Both these opposing views go back for centuries. Back in the 18th century, Adam Smith said that the difference between porters and philosophers were due to education and suggested that there are fewer innate differences among human beings than among dogs.
On the other side, an Islamic scholar of the 10th century noted that Europeans grow more pale the farther north you go and also that the "farther they are to the north the more stupid, gross, and brutish they are."
This correlation between skin color and mental ability would of course be anathema to the politically correct today -- and the question as to whether it was true or false would never get off the ground. But what were the facts, as of the 10th century?
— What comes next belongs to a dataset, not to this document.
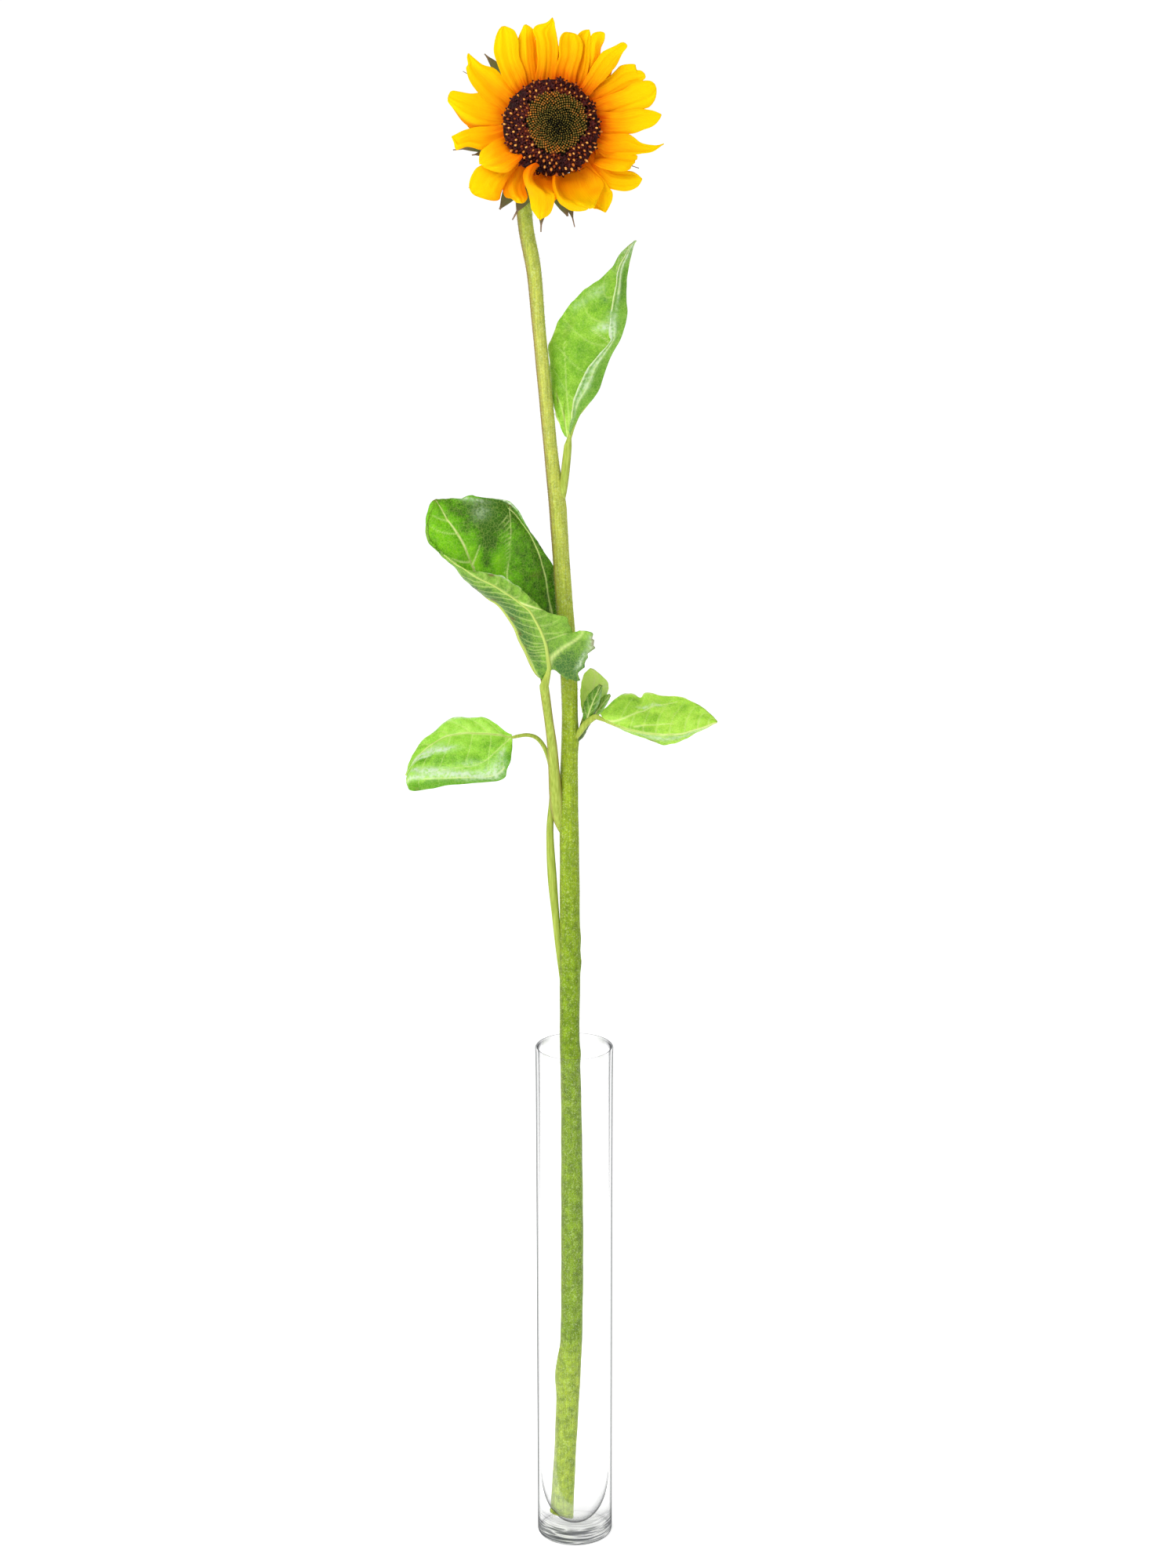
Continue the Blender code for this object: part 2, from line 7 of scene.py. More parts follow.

Since antiquity, Mediterranean Europe -- especially at the eastern end -- had been far more advanced than northern Europe in technology, organization, literacy and all the things that make for a more advanced society. The fact that this has all changed in the centuries since then does not mean that this 10th century scholar was not correct in what he said when he said it.
At the very least, he was there and we were not.
Unfortunately, facts have played a very subordinate role in much discussion of differences among groups, races, nations, and civilizations -- whether among those arguing for innate equality or for innate inequality.
In the early 20th century, many believers in innate inequality presented what may have seemed like a logically airtight argument that our national IQ was in danger of declining over time, because people with low IQs usually had more children than people with high IQs. The eugenics movement and the birth control movement sought to counter this trend by reducing the number of children born to low IQ people.
The logical airtightness of this argument turned out to be its greatest vulnerability when confronted with hard facts. Extensive research by Professor James R. Flynn, an American expatriate in New Zealand, has shown that in fact whole nations have had their performances on mental tests rise by substantial amounts over the years.